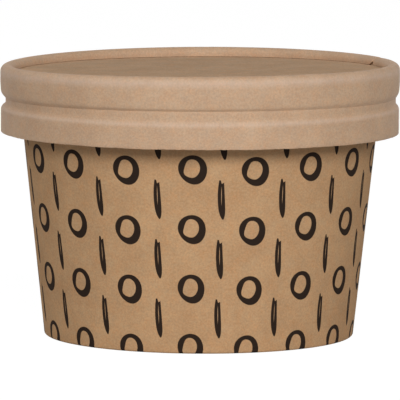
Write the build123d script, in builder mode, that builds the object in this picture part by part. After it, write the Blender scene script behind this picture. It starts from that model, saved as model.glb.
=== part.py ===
from build123d import *
from math import asin, atan, cos, hypot, radians, sin, tan
import os

# Paper soup cup with its press-on paper lid, in millimetres.
# +Z is up, and the origin is the centre of the foot, on the surface that the cup stands on.
# Each piece is board of one thickness, traced along the middle of its section and turned about Z.

# Cup: a cone of board, its top edge rolled outwards and its foot folded in round the base
cup_height = 61.15
rim_radius = 44.95
foot_radius = 36.18
cup_board = 0.4
roll_radius = 1.37
roll_turn = 285
foot_bend = 0.4
fold_height = 6.0
cup_lap_angle = 90
cup_lap_sweep = 18
cup_lap_above_foot = 0.5
cup_lap_below_roll = 1.0

# Base: a disc whose turned-down skirt is held in the foot's fold
floor_height = 8.0
base_board = 0.4
base_bend = 0.9

# Lid: a ring of board with a snap bead, its top edge turned in over a recessed panel
lid_board = 0.45
lid_height = 16.53
rim_bend = 1.6
panel_recess = 2.35
panel_bend = 0.3
rim_flare = 0.15
flare_rise = 2.6
bead_depth = 1.05
bead_rise = 1.5
bead_fall = 2.4
bead_below_roll = 2.41
bead_bend = 0.8
lid_lap_angle = 21
lid_lap_sweep = 16
lid_lap_below_rim = 0.8

# Notch at the foot of the turned-in end
notch_angle = 20.2
notch_width = 2.0
notch_height = 0.5

# Clearances, and how far a lap sinks into the board under it and stands off at its thin end
glue_gap = 0.05
seat_gap = 0.1
snap_gap = 0.05
lap_sink = 0.02
lap_feather = 0.03

# The wall leans so that its board runs into the inside of the roll
roll_middle = roll_radius - cup_board / 2
roll_center = (rim_radius - roll_radius, cup_height - roll_radius)
foot_middle = foot_radius - cup_board / 2
run_out = roll_center[0] - foot_middle
lean = atan(run_out / roll_center[1]) - asin(roll_middle / hypot(run_out, roll_center[1]))
roll_start = (
    roll_center[0] - roll_middle * cos(lean),
    roll_center[1] + roll_middle * sin(lean),
)

# The lid sits on the top of the roll, and its bead hooks in under the roll
panel_underside = cup_height + seat_gap
panel_middle = panel_underside + lid_board / 2
lid_crest = panel_underside + lid_board + panel_recess
lid_edge = lid_crest - lid_height
lid_radius = rim_radius + snap_gap + lid_board + bead_depth + rim_flare
bead_height = cup_height - 2 * roll_radius - bead_below_roll
rim_spring = lid_crest - rim_bend
leg_radius = lid_radius - 2 * rim_bend
leg_end = panel_underside + lid_board + glue_gap


def wall_radius(height, depth):
    """Radius at a height of the cone that lies a depth inside the wall's outer face."""
    return foot_radius + height * tan(lean) - depth / cos(lean)


def radial_plane(angle):
    """Upright plane through the axis, its x pointing outwards at an angle from +X."""
    turn = radians(angle)
    return Plane((0, 0, 0), x_dir=(cos(turn), sin(turn), 0), z_dir=(sin(turn), -cos(turn), 0))


def lap_axis(angle, board, sweep):
    """Upright axis beside the cup's own, about which a lap starts one board proud and runs out."""
    aside = (board - lap_sink - lap_feather) / (1 - cos(radians(sweep)))
    return Axis(radial_plane(angle).from_local_coords((aside, 0)), (0, 0, 1))


def band_line(top, lift=0.0):
    """Middle of the lid ring's board from the cut edge to a height on the band, lifted outwards."""
    rim_middle = lid_radius - lid_board / 2 + lift
    skirt_middle = rim_middle - rim_flare
    bead_top = bead_height + bead_rise
    return FilletPolyline(
        (skirt_middle, lid_edge),
        (skirt_middle, bead_height - bead_fall),
        (skirt_middle - bead_depth, bead_height),
        (skirt_middle, bead_top),
        (rim_middle, bead_top + flare_rise),
        (rim_middle, top),
        radius=bead_bend,
    )


# Cup wall: one blank, from the fold's edge round the foot and up to the end of the roll
fold_depth = 1.5 * cup_board + base_board + 2 * glue_gap
with BuildPart() as cup_wall:
    with BuildSketch(Plane.XZ) as wall_section:
        with BuildLine():
            wall_line = FilletPolyline(
                (wall_radius(fold_height, fold_depth), fold_height),
                (wall_radius(cup_board / 2, fold_depth), cup_board / 2),
                (wall_radius(cup_board / 2, cup_board / 2), cup_board / 2),
                roll_start,
                radius=foot_bend,
            )
            JernArc(wall_line @ 1, wall_line % 1, roll_middle, -roll_turn)
        trace(line_width=cup_board)
    revolve(axis=Axis.Z)

    # The blank's outer end lies over its inner end, down the back
    lap_depth = lap_sink - cup_board / 2
    lap_foot = cup_lap_above_foot
    lap_top = cup_height - 2 * roll_radius - cup_lap_below_roll
    with BuildSketch(radial_plane(cup_lap_angle)) as lap_section:
        with BuildLine():
            Line(
                (wall_radius(lap_foot, lap_depth), lap_foot),
                (wall_radius(lap_top, lap_depth), lap_top),
            )
        trace(line_width=cup_board)
    revolve(axis=lap_axis(cup_lap_angle, cup_board, cup_lap_sweep), revolution_arc=cup_lap_sweep)

# Cup base: a disc with a skirt down the inside of the wall, its lower edge in the fold
skirt_depth = cup_board + glue_gap + base_board / 2
skirt_foot = cup_board / 2 + foot_bend + glue_gap
floor_middle = floor_height - base_board / 2
with BuildPart() as cup_base:
    with BuildSketch(Plane.XZ) as base_section:
        with BuildLine():
            FilletPolyline(
                (0, floor_middle),
                (wall_radius(floor_middle, skirt_depth), floor_middle),
                (wall_radius(skirt_foot, skirt_depth), skirt_foot),
                radius=base_bend,
            )
        trace(line_width=base_board)
    revolve(axis=Axis.Z)

# Lid ring: one strip, from its cut edge over the bead and the rim to its turned-in end
with BuildPart() as lid_ring:
    with BuildSketch(Plane.XZ) as ring_section:
        with BuildLine():
            band = band_line(rim_spring)
            turn_in = JernArc(band @ 1, band % 1, rim_bend - lid_board / 2, 180)
            Line(turn_in @ 1, (leg_radius + lid_board / 2, leg_end))
        trace(line_width=lid_board)
    revolve(axis=Axis.Z)

    # The strip's outer end lies over its inner end
    with BuildSketch(radial_plane(lid_lap_angle)) as ring_lap_section:
        with BuildLine():
            band_line(rim_spring - lid_lap_below_rim, lift=lid_board - lap_sink)
        trace(line_width=lid_board)
    revolve(axis=lap_axis(lid_lap_angle, lid_board, lid_lap_sweep), revolution_arc=lid_lap_sweep)

    # The turned-in end stops short at a slant where the strip's two ends meet
    notch_place = radial_plane(notch_angle)
    notch_plane = Plane(
        notch_place.from_local_coords((leg_radius + lid_board / 2, leg_end)),
        x_dir=-notch_place.z_dir,
        z_dir=notch_place.x_dir,
    )
    with BuildSketch(notch_plane) as notch_outline:
        with BuildLine():
            Polyline(
                (0, -glue_gap),
                (notch_width, -glue_gap),
                (0, notch_height),
                close=True,
            )
        make_face()
    extrude(amount=lid_board, both=True, mode=Mode.SUBTRACT)

# Lid panel: a disc whose short flange stands between the turned-in end and the band
flange_middle = leg_radius + 1.5 * lid_board + glue_gap
with BuildPart() as lid_panel:
    with BuildSketch(Plane.XZ) as panel_section:
        with BuildLine():
            FilletPolyline(
                (0, panel_middle),
                (flange_middle, panel_middle),
                (flange_middle, rim_spring),
                radius=panel_bend,
            )
        trace(line_width=lid_board)
    revolve(axis=Axis.Z)

os.makedirs("parts", exist_ok=True)
for name, piece in (
    ("cup_wall", cup_wall),
    ("cup_base", cup_base),
    ("lid_ring", lid_ring),
    ("lid_panel", lid_panel),
):
    piece.part.label = name
    export_step(piece.part, f"parts/{name}.step")
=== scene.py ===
from math import asin, atan, atan2, ceil, cos, degrees, hypot, pi, radians, sin, tan

import bmesh
import bpy
import numpy as np
from mathutils import Matrix, Vector

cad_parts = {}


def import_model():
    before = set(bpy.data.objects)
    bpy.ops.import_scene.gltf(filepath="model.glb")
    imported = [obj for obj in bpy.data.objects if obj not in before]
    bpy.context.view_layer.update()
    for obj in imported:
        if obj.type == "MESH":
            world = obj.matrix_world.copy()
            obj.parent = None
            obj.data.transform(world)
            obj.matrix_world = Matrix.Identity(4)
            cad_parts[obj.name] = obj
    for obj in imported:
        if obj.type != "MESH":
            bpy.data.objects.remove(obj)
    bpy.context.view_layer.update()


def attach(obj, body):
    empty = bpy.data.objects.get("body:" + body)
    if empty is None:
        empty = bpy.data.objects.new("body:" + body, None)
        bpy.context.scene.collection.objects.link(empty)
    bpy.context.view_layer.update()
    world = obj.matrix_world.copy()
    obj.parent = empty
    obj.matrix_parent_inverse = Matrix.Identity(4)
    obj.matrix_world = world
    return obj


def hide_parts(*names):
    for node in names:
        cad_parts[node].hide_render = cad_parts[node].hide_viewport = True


# Paper soup cup with its lid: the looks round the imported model.
# Sections are in millimetres and meshes in metres. A bearing is in degrees round the cup,
# 0 at the front (-Y) and 90 at the right (+X), and a piece's columns start at its board's seam.

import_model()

MM = 0.001
RIGHT, LEFT, CUT_EDGE = 0, 1, 2

# How finely things are divided: in degrees, in millimetres, and in columns round the cup.
# A disc has no ring of faces inside its fan radius, and a cut end is bevelled this far.
ARC_STEP = 10
WALL_STEP = 1.6
RING_STEP = 0.8
DISC_STEP = 1.8
FAN_RADIUS = 5
CUT_BEVEL = 0.06
WALL_COLUMNS = 400
RING_COLUMNS = 720
DISC_COLUMNS = 240
SEAM_WIDTH = 0.06
STEP_WIDTH = 0.03
NOTCH_STEP_WIDTH = 0.02
SHARP_ANGLE = 38

# Length of section, in mm, in one unit of the paper map, and the cup's radius where it is to scale
MAP_LENGTH = 100
MAP_RADIUS = 40.5

# Cup, as in the model
CUP_HEIGHT = 61.15
RIM_RADIUS = 44.95
FOOT_RADIUS = 36.18
CUP_BOARD = 0.4
ROLL_RADIUS = 1.37
ROLL_TURN = 285
FOOT_BEND = 0.4
FOLD_HEIGHT = 6.0
FLOOR_HEIGHT = 8.0
BASE_BOARD = 0.4
BASE_BEND = 0.9
CUP_SEAM = -180
CUP_LAP_SWEEP = 18

# Lid, as in the model
LID_BOARD = 0.45
LID_HEIGHT = 16.53
RIM_BEND = 1.6
PANEL_RECESS = 2.35
PANEL_BEND = 0.3
RIM_FLARE = 0.15
FLARE_RISE = 2.6
BEAD_DEPTH = 1.05
BEAD_FALL = 2.4
BEAD_BELOW_ROLL = 2.41
LID_SEAM = 111
LID_LAP_SWEEP = 16
NOTCH_START = 110.2
NOTCH_SWEEP = 2.6
NOTCH_HEIGHT = 1.0
GLUE_GAP = 0.05
SEAT_GAP = 0.1
SNAP_GAP = 0.05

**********

▶ **INSTRUCTIONS FOR THE TASK**: From the line containing "extrude(amount=lid_board, both=True, mode=Mode.SUBTRACT)" down to the line containing "for node in" in the material above, reproduce every line exactly, including the two end lines.

▶ **THE SOLUTION**:
    extrude(amount=lid_board, both=True, mode=Mode.SUBTRACT)

# Lid panel: a disc whose short flange stands between the turned-in end and the band
flange_middle = leg_radius + 1.5 * lid_board + glue_gap
with BuildPart() as lid_panel:
    with BuildSketch(Plane.XZ) as panel_section:
        with BuildLine():
            FilletPolyline(
                (0, panel_middle),
                (flange_middle, panel_middle),
                (flange_middle, rim_spring),
                radius=panel_bend,
            )
        trace(line_width=lid_board)
    revolve(axis=Axis.Z)

os.makedirs("parts", exist_ok=True)
for name, piece in (
    ("cup_wall", cup_wall),
    ("cup_base", cup_base),
    ("lid_ring", lid_ring),
    ("lid_panel", lid_panel),
):
    piece.part.label = name
    export_step(piece.part, f"parts/{name}.step")
=== scene.py ===
from math import asin, atan, atan2, ceil, cos, degrees, hypot, pi, radians, sin, tan

import bmesh
import bpy
import numpy as np
from mathutils import Matrix, Vector

cad_parts = {}


def import_model():
    before = set(bpy.data.objects)
    bpy.ops.import_scene.gltf(filepath="model.glb")
    imported = [obj for obj in bpy.data.objects if obj not in before]
    bpy.context.view_layer.update()
    for obj in imported:
        if obj.type == "MESH":
            world = obj.matrix_world.copy()
            obj.parent = None
            obj.data.transform(world)
            obj.matrix_world = Matrix.Identity(4)
            cad_parts[obj.name] = obj
    for obj in imported:
        if obj.type != "MESH":
            bpy.data.objects.remove(obj)
    bpy.context.view_layer.update()


def attach(obj, body):
    empty = bpy.data.objects.get("body:" + body)
    if empty is None:
        empty = bpy.data.objects.new("body:" + body, None)
        bpy.context.scene.collection.objects.link(empty)
    bpy.context.view_layer.update()
    world = obj.matrix_world.copy()
    obj.parent = empty
    obj.matrix_parent_inverse = Matrix.Identity(4)
    obj.matrix_world = world
    return obj


def hide_parts(*names):
    for node in names:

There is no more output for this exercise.